0

I used an advanced search on Scopus to narrow down articles to ones that fit a specific topic; 24,609 documents are returned from the search. I am hoping to download all of the articles as XMLs and then use the 'tm' R package for text-mining to further narrow down the number of papers.

I'm running into issues trying to download the XML files using the Scopus API in R. Ideally, I would like to somehow download all 24,609 XMLs from my search using the rscopus package via the Scopus API. Here is some code I've used to attempt to download a single article:

api_key = get_api_key(NULL, error = FALSE)

if (!is.null(api_key)){
  x = article_retrieval("2-s2.0-50949114517", identifier = "eid",
                        verbose = FALSE, view = "FULL")
  gen = x$content$`full-text-retrieval-response`
  ot = gen$originalText
} else {
  x = article_retrieval("2-s2.0-50949114517",
                        identifier = "eid",
                        api_key_error = FALSE)
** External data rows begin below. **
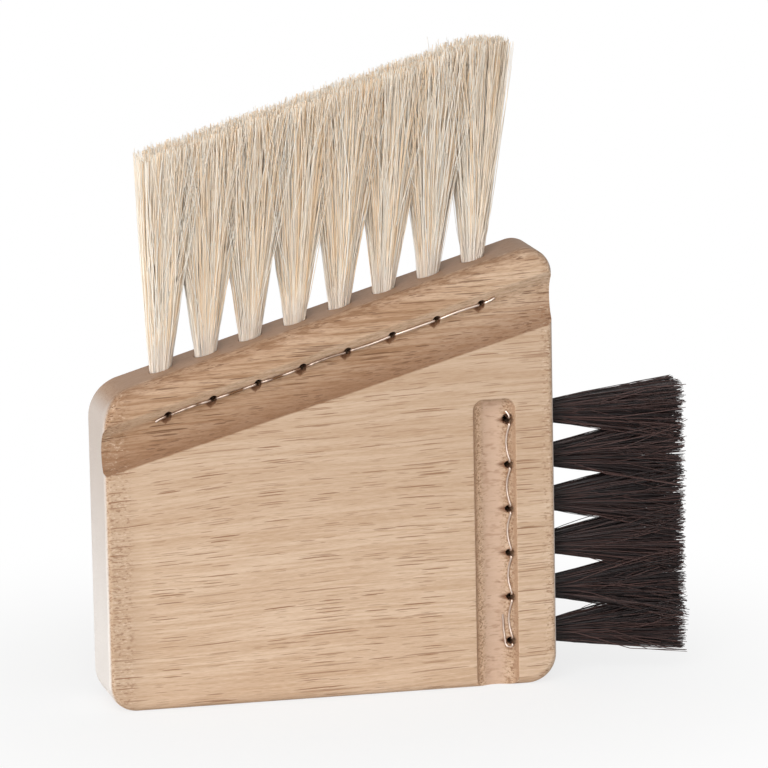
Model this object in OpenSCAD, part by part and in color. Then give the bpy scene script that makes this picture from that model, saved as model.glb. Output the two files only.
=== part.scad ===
// Two-row brush, hand drawn: a solid wooden block with a slanted upper edge.
// Light hair stands in a row of bores along the slanted edge, dark hair in a second row down the right edge.
// Each tuft is folded over a hairpin of draw wire, which comes in from a groove cut in the front face.
// X runs right, Y runs back through the thickness, Z runs up from the bottom edge. Millimetres.

/* [Block] */
// Width of the block
block_w = 77; // [72:1:96]
// Thickness of the block
block_t = 15; // [12:0.5:20]
// Height of the left side, to the sharp corner
left_h = 53.5; // [44:0.5:60]
// Height of the right side, to the sharp corner
right_h = 76; // [72:0.5:84]
// Corner radius at the low end of the slanted edge
low_corner_r = 7; // [4:0.5:9]
// Corner radius at the high end of the slanted edge
high_corner_r = 4; // [3:0.5:6]
// Corner radius at both bottom corners
bottom_corner_r = 5; // [3.5:0.5:8]
// Rounding of the arrises along the slanted edge
top_arris_r = 2.4; // [1:0.1:2.8]
// Rounding of the arrises down both sides
side_arris_r = 1.1; // [0.5:0.1:2]
// Rounding of the arrises along the bottom
bottom_arris_r = 2; // [1:0.1:2.6]

/* [Wire grooves] */
// Radius of the round-nosed cutter that makes the groove and the slot
cutter_r = 4; // [3.7:0.1:4.5]
// Depth of both cuts below the front face
cut_depth = 2.4; // [2:0.1:2.8]
// Wood left between the slanted edge and the groove
top_land = 5.3; // [4:0.1:7]
// Wood left between the right edge and the slot
side_land = 6.7; // [5:0.1:8]
// Height of the closed end of the slot
slot_end_h = 49.6; // [47:0.1:51]
// Corner radius of the closed end, seen from the front
slot_end_r = 1.8; // [1.5:0.1:3]
// Radius at the foot of the closed end, seen from the side
slot_foot_r = 2; // [1:0.1:2]

/* [Hair rows] */
// Pitch of the light tufts along the slanted edge
light_pitch = 8; // [7:0.05:8.5]
// First light tuft from the left side
light_start = 11.3; // [9:0.1:12]
// Pitch of the dark tufts down the right edge
dark_pitch = 7.6; // [7:0.05:7.8]
// Height of the lowest dark tuft
dark_start = 7.6; // [7:0.1:9]
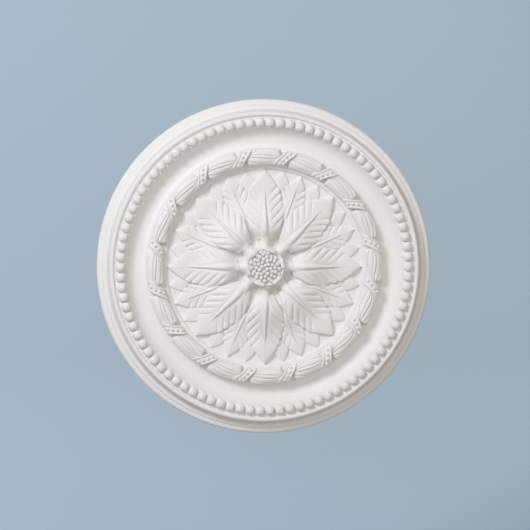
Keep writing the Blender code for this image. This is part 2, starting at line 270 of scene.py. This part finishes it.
def turned(points, angle):
    """Points turned clockwise about the middle of the face."""
    c, s = math.cos(math.radians(angle)), math.sin(math.radians(angle))
    x, y, z = points[..., 0], points[..., 1], points[..., 2]
    return np.stack([x * c + y * s, -x * s + y * c, z], axis=-1)


def bezier(start, pull_start, pull_end, end, steps):
    """Points of a curve from start to end, leaving out the start itself."""
    t = (np.arange(1, steps + 1) / steps)[:, None]
    a, b, c, d = (np.array(p, float) for p in (start, pull_start, pull_end, end))
    left = 1 - t
    return (left ** 3 * a + 3 * t * left ** 2 * b + 3 * t * t * left * c + t ** 3 * d).tolist()


def smooth(low, high, value):
    """Rises smoothly from 0 at low to 1 at high."""
    t = np.clip((value - low) / (high - low), 0, 1)
    return t * t * (3 - 2 * t)


# Turned body

def bed_height(radius):
    """Height of the bed under the leaves, which rises towards the boss."""
    share = (radius - CROWN_RADIUS) / (FLOOR_RADIUS - CROWN_RADIUS)
    return BED_TOP - BED_RISE * np.clip(share, 0, 1)


def leaf_ground(radius):
    """Ground that the leaves follow, steeper over their middle and flatter towards their tips."""
    full = np.exp(-((radius - LEAF_FULL_RADIUS) / LEAF_WAVE) ** 2)
    low = np.exp(-((radius - LEAF_LOW_RADIUS) / LEAF_WAVE) ** 2)
    return bed_height(radius) + LEAF_FULL_RISE * full - LEAF_LOW_DROP * low


def rounded(corners, radius, steps=3):
    """A line of corners with each inner corner cut to a small round."""
    line = [corners[0]]
    for before, corner, after in zip(corners, corners[1:], corners[2:]):
        before, corner, after = (np.array(p, float) for p in (before, corner, after))
        back = min(radius, 0.45 * np.linalg.norm(before - corner))
        ahead = min(radius, 0.45 * np.linalg.norm(after - corner))
        start = corner + (before - corner) / np.linalg.norm(before - corner) * back
        end = corner + (after - corner) / np.linalg.norm(after - corner) * ahead
        line.append(start.tolist())
        line += bezier(start, (start + 2 * corner) / 3, (end + 2 * corner) / 3, end, steps)
    line.append(corners[-1])
    return line


def body_profile():
    """Half section of the body as radius and height, from the middle of the face out and round
    to the back. Places on each moulding are shares of its own width and rise."""
    hollow = FIELD_FLOOR + HOLLOW_RISE
    fillet = FIELD_FLOOR + FIELD_FILLET_RISE
    field = [
        (0, hollow),
        (0.98 * BOSS_BASE_RADIUS, hollow),
        (CROWN_RADIUS, BED_TOP),
        (LEAF_LOW_RADIUS, bed_height(LEAF_LOW_RADIUS) - LEAF_LOW_DROP),
        (FLOOR_RADIUS, FIELD_FLOOR),
        (FIELD_RADIUS, fillet),
        (WREATH_IN + WREATH_LAP, fillet),
        (WREATH_OUT - WREATH_LAP, COVE_FOOT),
    ]
    line = rounded(field, FIELD_ROUND)

    lip = (WREATH_OUT + 0.7 * COVE_LIP_WIDTH, COVE_FOOT)
    foot = (WREATH_OUT + COVE_LIP_WIDTH, COVE_FOOT - COVE_LIP_DROP)
    line += rounded([line[-1], lip, foot], FINE_ROUND, 2)[1:]
    valley = (WREATH_OUT + VALLEY_PLACE * COVE_WIDTH, VALLEY_HEIGHT)
    near = (WREATH_OUT + 0.5 * VALLEY_PLACE * COVE_WIDTH, VALLEY_HEIGHT)
    far = (valley[0] + 0.30 * COVE_WIDTH, VALLEY_HEIGHT)
    steep = (COVE_OUT - 0.12 * COVE_WIDTH, VALLEY_HEIGHT + 0.5 * COVE_RISE)
    line += bezier(foot, near, near, valley, 7)
    line += bezier(valley, far, steep, (COVE_OUT, BEAD_FLOOR), 10)

    roll_start = (ROLL_IN, ROLL_TOP - 0.2 * ROLL_RISE)
    roll_bend = (ROLL_IN + 0.05 * ROLL_WIDTH, ROLL_TOP)
    before_crest = (ROLL_IN + 0.15 * ROLL_WIDTH, ROLL_TOP)
    crest = (ROLL_IN + 0.25 * ROLL_WIDTH, ROLL_TOP)
    shoulder = (ROLL_OUT - 0.35 * ROLL_WIDTH, ROLL_TOP)
    ankle = (ROLL_OUT - 0.45 * ROLL_WIDTH, FILLET_TOP)
    line += rounded([line[-1], (STRIP_OUT, BEAD_FLOOR), roll_start], STRIP_ROUND, 2)[1:]
    line += bezier(roll_start, roll_bend, before_crest, crest, 3)
    line += bezier(crest, shoulder, ankle, (ROLL_OUT, FILLET_TOP), 12)

    band_end = (RADIUS - 0.5 * BAND_WIDTH, BAND_TOP - 0.05 * BAND_CROWN)
    rim = [line[-1], (FILLET_OUT, FILLET_TOP), (BAND_IN, BAND_TOP), band_end]
    line += rounded(rim, FINE_ROUND, 2)[1:]
    line += bezier(line[-1], (RADIUS - 0.3 * BAND_WIDTH, BAND_TOP - 0.1 * BAND_CROWN),
                   (RADIUS - 0.1 * BAND_WIDTH, BAND_TOP - 0.4 * BAND_CROWN),
                   (RADIUS, EDGE_HEIGHT), 6)
    line += [(RADIUS, BACK_BEVEL), (RADIUS - BACK_BEVEL, 0)]
    return np.array(line)


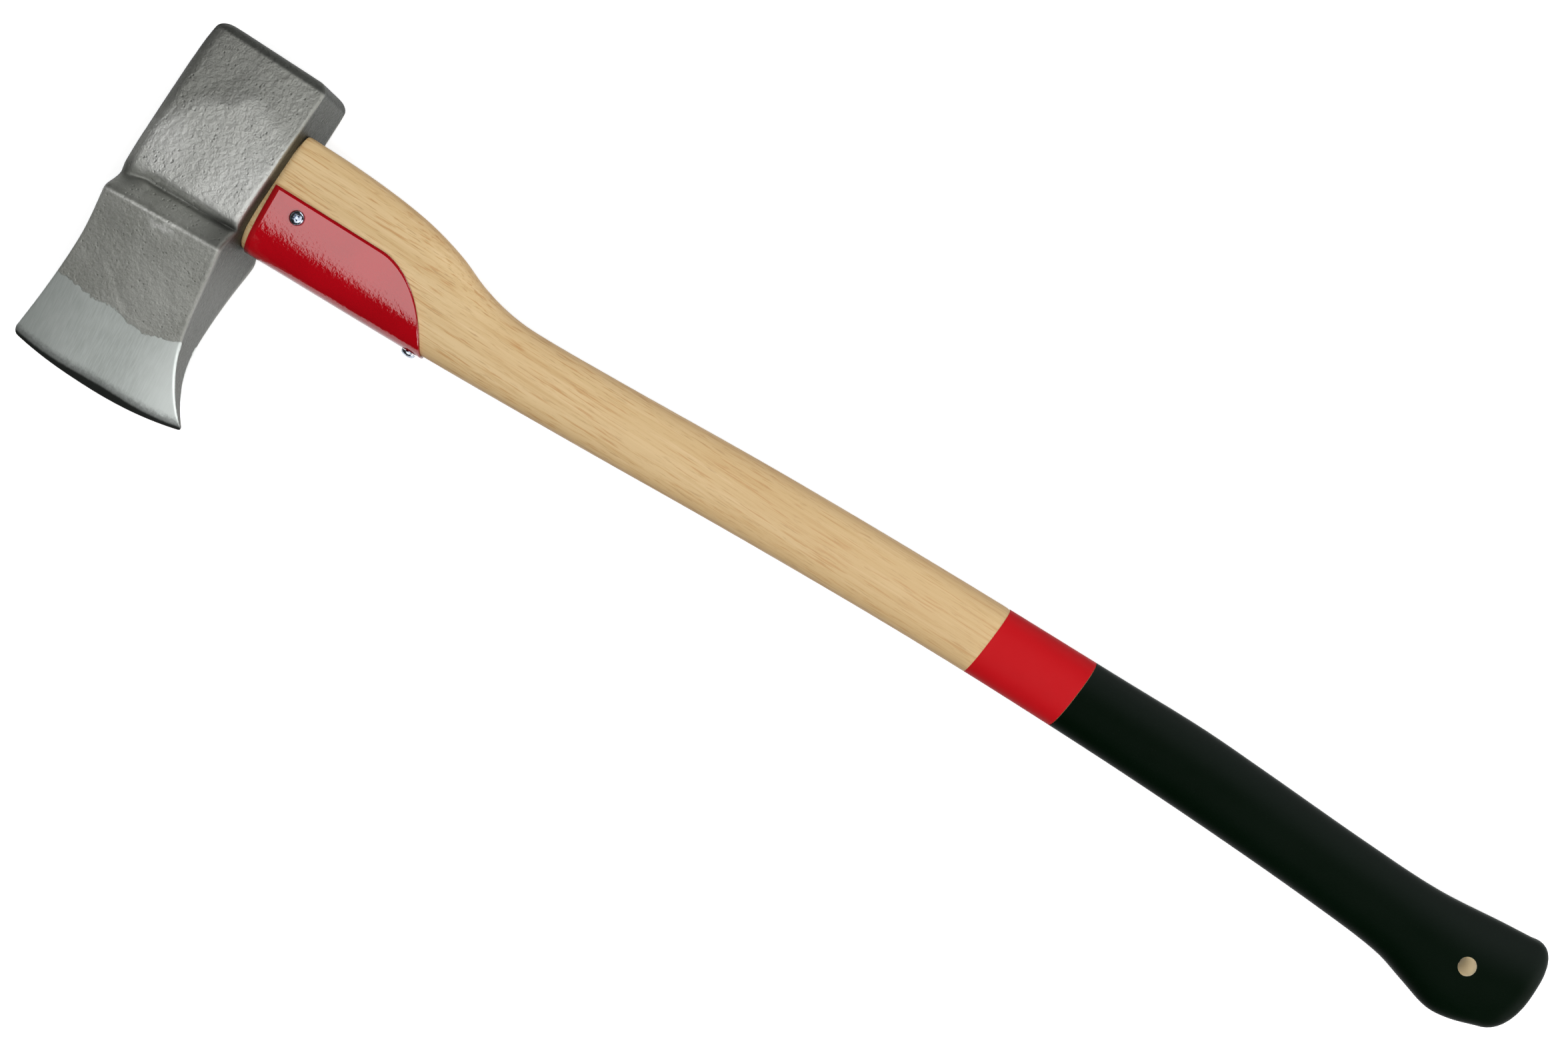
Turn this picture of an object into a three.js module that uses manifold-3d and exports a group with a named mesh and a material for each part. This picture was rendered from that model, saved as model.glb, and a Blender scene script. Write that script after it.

This returns an error of "resource not found." I've also attempted this method using the DOI and it fails as well.

While this code only finds one article, is there a way to use the rscopus package to download all articles from a single search? I'm a bit lost on how I could run that using the package. I am able to download the citation info in CSV files for all of the articles, which includes columns for EID and DOI, so it may be possible to apply an article retrieval function to the column.

Using R version 3.5.1, Mac OS X 10.13.6

millie0725
  • 359
  • 2
  • 12

1 Answers1

0

There is a script on GitHub

https://github.com/ElsevierDev/get_sd_oa

to identify all OpenAccess articles in ScienceDirect, and store their URIs in a text file.

That script contains some logic to loop through ISSNs. You might be able to take that script and adapt it to suit your needs.